Another split between the government and CSOs is whether REDD finances should come from contributions from developed countries and put into a multilateral fund requiring the approval of Parliament or money for buying carbon credits should come from business entities.
Dr Ningu said the government will not involve market entities in the scheme since the move might increase incidents of land grabbing.
“In actual sense we are not objecting to the involvement of markets but we will not allow companies to approach farmers straight to buy forests without informing the government.
Communities who have low knowledge may end up signing a 33 or 99 years lease agreement and then return to the government to complain when their land is taken,” Dr Ningu said.

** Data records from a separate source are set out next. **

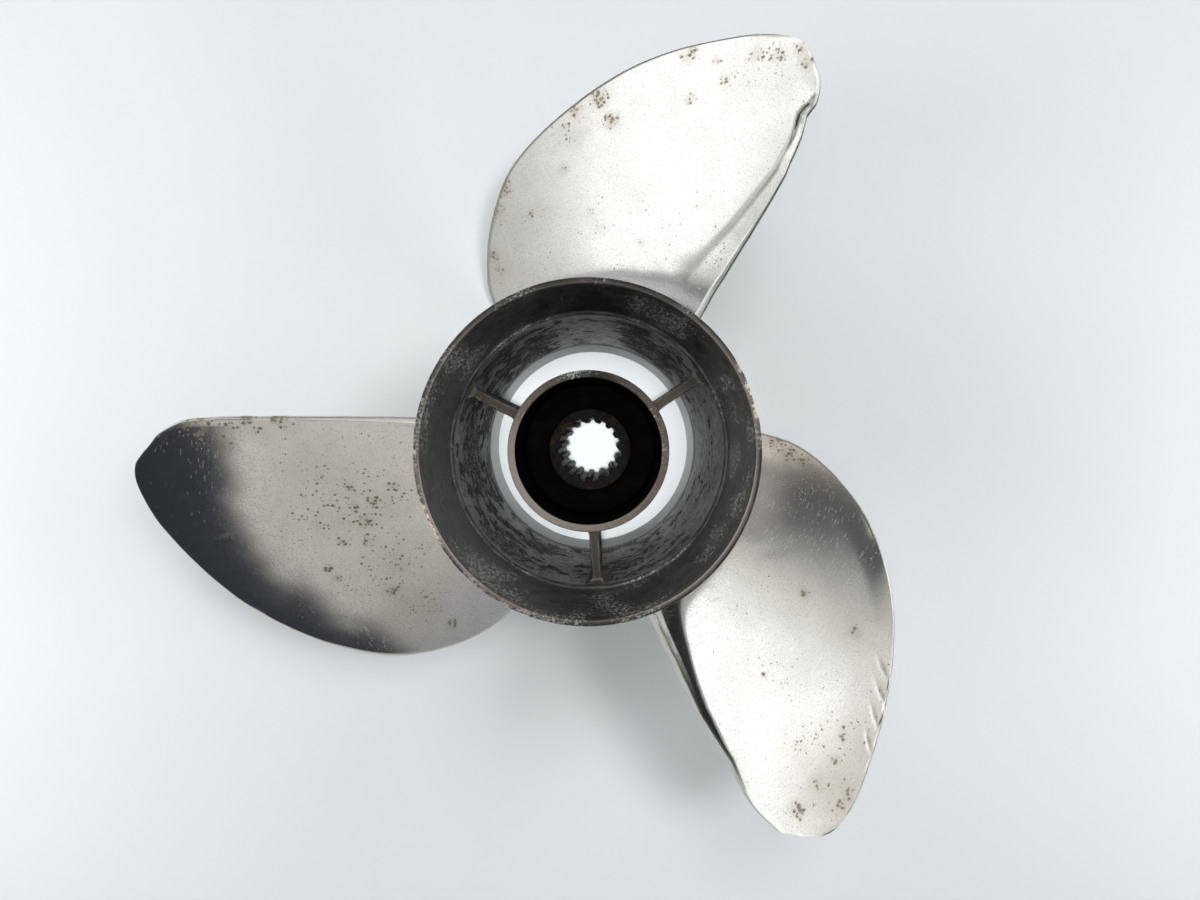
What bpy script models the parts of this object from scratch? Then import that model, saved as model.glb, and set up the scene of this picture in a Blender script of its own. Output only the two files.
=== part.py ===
"""Ship propeller: three blades, left-hand rotation, with the exhaust led out through the hub.

The shaft axis is Z and points aft. The origin is on that axis, at the propeller's centre of mass.
A depth is a distance forward from the aft lip of the hub, so it grows as Z falls.
An angle is measured about the axis from +X towards +Y, and the first blade's tip lies at TIP_ANGLE.
Hub, blades, webs and inner tube are sections of one casting; the rubber and the splined sleeve are
pressed into it.
"""

import math

import bmesh
import bpy
from mathutils import Matrix, Vector

PROPELLER_NAME = "ship_propeller"
ORIGIN_DEPTH = 0.0770
SEAT_GAP = 0.0003
MERGE_DISTANCE = 0.00001

# Finishes, as (colour, roughness, share of metal)
POLISHED_STAINLESS = ((0.62, 0.61, 0.58), 0.22, 1.0)
EXHAUST_STAINED_STAINLESS = ((0.16, 0.16, 0.15), 0.45, 1.0)
BLACK_RUBBER = ((0.012, 0.011, 0.010), 0.75, 0.0)
RUSTED_SLEEVE = ((0.10, 0.06, 0.04), 0.70, 0.6)

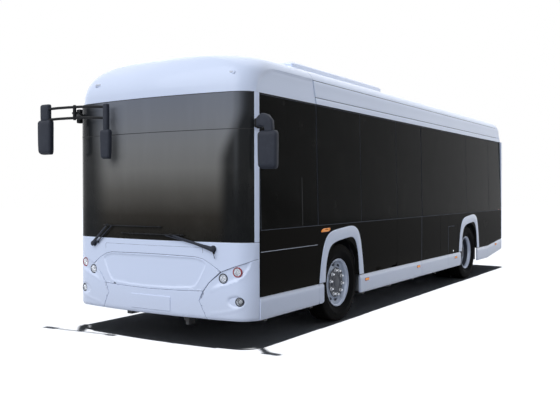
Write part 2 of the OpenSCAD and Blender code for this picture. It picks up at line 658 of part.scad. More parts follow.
// ---------------------------------------------------------------- doors
// a leaf between stations a and b on the -X side; ground-hugging frame with one tall window
module leaf_frame(a, b) difference() {
  slab(-leaf_x - leaf_t / 2, -leaf_x + leaf_t / 2, a, b, leaf_z, leaf_z + leaf_h);
  for (q = POSTS, z = [leaf_z - 1, leaf_z + leaf_h - 22]) if (q > a && q < b)
    zcyl(post_r + pin_gap, z, z + 23, -leaf_x, q);
  slab(-leaf_x - 40, -leaf_x + 40, a + 60, b - 60, leaf_z + 120, leaf_z + leaf_h - 80);
}
module leaf_glass(a, b) slab(-leaf_x - 4, -leaf_x + 4, a + 60 + fit, b - 60 - fit,
  leaf_z + 120 + fit, leaf_z + leaf_h - 80 - fit);
LEAVES = [[s_door_a + 15, mid_ab - 6], [mid_ab + 6, s_door_b - 15],
          [s_door_c + 15, mid_cd - 6], [mid_cd + 6, s_door_d - 15]];
module front_door_fore_leaf() color("#22252b") at_seam() leaf_frame(LEAVES[0][0], LEAVES[0][1]);
module front_door_fore_glass() color("#101216") at_seam() leaf_glass(LEAVES[0][0], LEAVES[0][1]);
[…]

Tanzania valued the inputs of CSO and that is why a decision was taken to engage them, according to Dr. Ningu, but the government was irked by some of the CSOs which were helping international NGOs acquire land without the knowledge of the government. Most of the CSOs know the location of most natural forests and were persuading farmers to agree to the issue of involving markets.
However, Meshack says CSOs were advocating for the communities to retain carbon rights and also believed that the involvement of the private sector can provide markets for the carbon.
“The private sector shouldn’t wait for the government to engage them. The interest of the private sector is to maximize profit so it is difficult for them to invest monies in REDD planning process but they can find their function somewhere in the process,” said Meshack.
A representative from the Tanzania Natural Resources Forum said the National REDD strategy refers to 49 percent of Tanzania’s forests as general land.
This means that villages don’t have a legal right to use land with forests outside the forest reserves although unreserved forest areas are on village land that villagers have a legal right to use.
“This weakens tenure security for Tanzanian communities reducing their ability to receive benefits from REDD and creating space for land grabbing,” she asserted.